Members of the military operating within a closed network or the public operating in a more open online setting could help shape national security policy in much the same way, creating a product that results from a far more transparent process than exists now.
“I think we need ‘wiki’ security,” says Admiral Stavridis, head of US Southern Command, who’s an avid blogger with 249 friends on his Facebook page. Last week, he noted on Facebook that he would be traveling to Washington for a conference on deterrence. That posting alone could lead any one of his Facebook friends to post a thought on national security or provide other feedback that could help influence his thinking as a senior leader. “In so many areas, I think you can be transparent,” he says.
General Ward’s staff hopes to create a Facebook page soon, and they’ve experimented with their own page on YouTube. The US military typically blocks access of its own computer networks to networks such as Facebook, forcing defense officials to use work-arounds on their personal computers.
As social media expands and its value becomes more apparent, those kinds of policies may be reassessed, defense officials say.
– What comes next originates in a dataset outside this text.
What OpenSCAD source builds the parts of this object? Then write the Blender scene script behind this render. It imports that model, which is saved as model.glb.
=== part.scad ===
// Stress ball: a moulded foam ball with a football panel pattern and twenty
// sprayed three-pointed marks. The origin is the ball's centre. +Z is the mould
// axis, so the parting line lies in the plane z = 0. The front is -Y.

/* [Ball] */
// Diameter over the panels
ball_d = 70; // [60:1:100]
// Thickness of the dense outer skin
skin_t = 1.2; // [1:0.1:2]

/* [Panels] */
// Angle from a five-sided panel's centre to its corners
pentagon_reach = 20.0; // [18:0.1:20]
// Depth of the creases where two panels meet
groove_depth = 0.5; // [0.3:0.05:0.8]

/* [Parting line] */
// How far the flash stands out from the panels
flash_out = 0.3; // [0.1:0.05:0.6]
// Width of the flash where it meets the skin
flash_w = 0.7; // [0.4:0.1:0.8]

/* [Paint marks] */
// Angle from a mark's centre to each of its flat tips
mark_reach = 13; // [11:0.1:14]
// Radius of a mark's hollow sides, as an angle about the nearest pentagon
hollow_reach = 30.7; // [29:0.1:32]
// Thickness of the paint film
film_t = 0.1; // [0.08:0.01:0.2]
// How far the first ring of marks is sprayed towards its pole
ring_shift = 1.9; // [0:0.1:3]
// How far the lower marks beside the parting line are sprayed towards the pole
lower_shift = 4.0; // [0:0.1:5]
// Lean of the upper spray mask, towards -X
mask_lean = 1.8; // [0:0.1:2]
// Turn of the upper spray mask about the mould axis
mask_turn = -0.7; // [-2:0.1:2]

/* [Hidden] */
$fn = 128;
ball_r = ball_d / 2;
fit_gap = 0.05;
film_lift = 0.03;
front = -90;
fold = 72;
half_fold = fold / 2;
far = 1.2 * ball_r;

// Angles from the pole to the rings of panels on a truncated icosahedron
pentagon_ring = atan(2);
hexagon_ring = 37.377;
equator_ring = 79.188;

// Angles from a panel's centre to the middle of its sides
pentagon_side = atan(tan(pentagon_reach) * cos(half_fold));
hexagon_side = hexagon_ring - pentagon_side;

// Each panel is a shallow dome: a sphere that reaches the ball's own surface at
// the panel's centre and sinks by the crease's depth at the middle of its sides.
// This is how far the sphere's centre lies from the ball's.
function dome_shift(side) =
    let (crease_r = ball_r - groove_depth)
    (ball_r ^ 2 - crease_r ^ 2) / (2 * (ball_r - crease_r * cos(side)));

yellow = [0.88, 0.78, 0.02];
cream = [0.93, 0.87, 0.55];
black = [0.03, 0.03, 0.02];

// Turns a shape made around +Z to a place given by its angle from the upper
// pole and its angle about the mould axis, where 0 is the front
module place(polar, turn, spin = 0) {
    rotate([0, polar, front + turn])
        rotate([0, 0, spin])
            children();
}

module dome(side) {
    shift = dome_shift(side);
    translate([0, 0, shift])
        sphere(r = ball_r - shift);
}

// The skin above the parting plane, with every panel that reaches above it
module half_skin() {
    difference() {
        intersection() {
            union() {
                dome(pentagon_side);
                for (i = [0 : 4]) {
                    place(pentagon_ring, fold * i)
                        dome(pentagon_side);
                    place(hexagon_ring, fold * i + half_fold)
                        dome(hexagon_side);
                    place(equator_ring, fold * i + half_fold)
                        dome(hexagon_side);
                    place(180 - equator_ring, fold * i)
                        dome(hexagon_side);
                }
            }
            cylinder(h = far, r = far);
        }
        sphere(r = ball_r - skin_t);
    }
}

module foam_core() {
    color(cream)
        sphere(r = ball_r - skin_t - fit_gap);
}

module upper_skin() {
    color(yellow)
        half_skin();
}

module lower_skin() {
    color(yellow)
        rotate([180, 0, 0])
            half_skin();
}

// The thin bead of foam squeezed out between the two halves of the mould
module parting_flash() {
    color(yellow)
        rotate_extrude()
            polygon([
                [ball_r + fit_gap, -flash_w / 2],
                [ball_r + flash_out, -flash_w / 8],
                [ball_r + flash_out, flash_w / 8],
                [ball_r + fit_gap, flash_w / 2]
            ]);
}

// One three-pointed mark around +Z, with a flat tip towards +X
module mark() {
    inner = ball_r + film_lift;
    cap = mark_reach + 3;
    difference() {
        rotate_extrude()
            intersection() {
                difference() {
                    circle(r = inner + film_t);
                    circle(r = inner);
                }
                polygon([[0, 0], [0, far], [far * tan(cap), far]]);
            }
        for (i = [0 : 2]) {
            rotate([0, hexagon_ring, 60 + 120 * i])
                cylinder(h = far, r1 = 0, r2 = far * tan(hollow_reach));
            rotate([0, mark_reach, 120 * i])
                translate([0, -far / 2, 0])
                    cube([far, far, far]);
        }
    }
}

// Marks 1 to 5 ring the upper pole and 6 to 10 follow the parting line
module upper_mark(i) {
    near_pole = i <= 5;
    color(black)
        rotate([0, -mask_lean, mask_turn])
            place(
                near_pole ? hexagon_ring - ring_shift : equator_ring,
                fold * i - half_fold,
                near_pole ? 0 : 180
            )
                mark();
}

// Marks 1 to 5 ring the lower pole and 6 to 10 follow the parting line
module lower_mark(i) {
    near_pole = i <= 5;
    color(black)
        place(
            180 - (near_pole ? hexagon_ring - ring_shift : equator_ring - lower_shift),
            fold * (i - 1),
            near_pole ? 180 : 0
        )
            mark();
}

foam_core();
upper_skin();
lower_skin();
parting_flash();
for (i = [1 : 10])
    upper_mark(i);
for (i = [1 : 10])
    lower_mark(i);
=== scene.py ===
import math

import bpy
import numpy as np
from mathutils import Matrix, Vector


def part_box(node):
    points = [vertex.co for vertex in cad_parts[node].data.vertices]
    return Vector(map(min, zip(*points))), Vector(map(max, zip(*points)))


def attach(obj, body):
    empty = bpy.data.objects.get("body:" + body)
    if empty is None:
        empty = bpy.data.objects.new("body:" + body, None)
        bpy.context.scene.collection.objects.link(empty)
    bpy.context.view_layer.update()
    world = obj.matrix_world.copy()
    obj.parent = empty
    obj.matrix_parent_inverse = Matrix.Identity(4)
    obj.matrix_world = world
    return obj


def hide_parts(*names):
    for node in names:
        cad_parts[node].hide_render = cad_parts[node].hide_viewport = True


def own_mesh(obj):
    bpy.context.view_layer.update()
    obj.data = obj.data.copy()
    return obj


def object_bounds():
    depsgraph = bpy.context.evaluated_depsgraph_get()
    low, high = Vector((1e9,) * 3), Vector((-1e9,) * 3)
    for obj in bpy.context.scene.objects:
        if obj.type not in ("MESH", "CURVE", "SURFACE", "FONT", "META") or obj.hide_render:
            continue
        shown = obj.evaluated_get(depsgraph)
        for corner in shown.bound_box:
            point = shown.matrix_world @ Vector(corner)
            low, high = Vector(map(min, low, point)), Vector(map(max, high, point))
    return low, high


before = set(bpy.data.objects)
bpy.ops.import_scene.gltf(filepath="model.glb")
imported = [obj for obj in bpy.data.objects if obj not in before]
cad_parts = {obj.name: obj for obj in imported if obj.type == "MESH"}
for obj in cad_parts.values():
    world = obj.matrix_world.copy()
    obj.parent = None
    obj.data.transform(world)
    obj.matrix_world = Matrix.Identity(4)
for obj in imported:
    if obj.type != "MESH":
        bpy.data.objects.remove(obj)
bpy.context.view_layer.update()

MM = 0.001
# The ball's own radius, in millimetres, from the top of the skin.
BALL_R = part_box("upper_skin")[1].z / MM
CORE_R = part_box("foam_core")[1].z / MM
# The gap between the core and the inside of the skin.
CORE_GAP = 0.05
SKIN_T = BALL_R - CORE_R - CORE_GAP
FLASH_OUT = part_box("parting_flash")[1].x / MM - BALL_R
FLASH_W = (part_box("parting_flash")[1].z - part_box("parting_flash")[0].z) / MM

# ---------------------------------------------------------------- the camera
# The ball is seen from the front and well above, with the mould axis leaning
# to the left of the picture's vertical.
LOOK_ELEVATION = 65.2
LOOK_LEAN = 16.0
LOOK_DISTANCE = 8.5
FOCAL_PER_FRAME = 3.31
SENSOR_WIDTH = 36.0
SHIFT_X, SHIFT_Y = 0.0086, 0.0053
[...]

Meanwhile, sites like Small Wars Journal (SWJ), a respected online forum, offer warrior academics a chance to vet ideas and build consensus.
“It connects the top thinkers on the direction the military should go as it adapts to the wars in the 21st century,” says John Nagl, a former Army officer and author who is a regular part of the debate on SWJ. “It allows instantaneous feedback and ideas to be debated in real time, and it accelerates the debate.”
Mr. Nagl says such discourse throws military conventions on their head and challenges the traditions of chain of command that assume the smartest people able to make the best decisions are at the top. Yet all agree that social networks like Facebook and media such as Small Wars Journal will play a large role in the future.
“Innovative, forward-looking officers are clearly all over it,” says Nagl.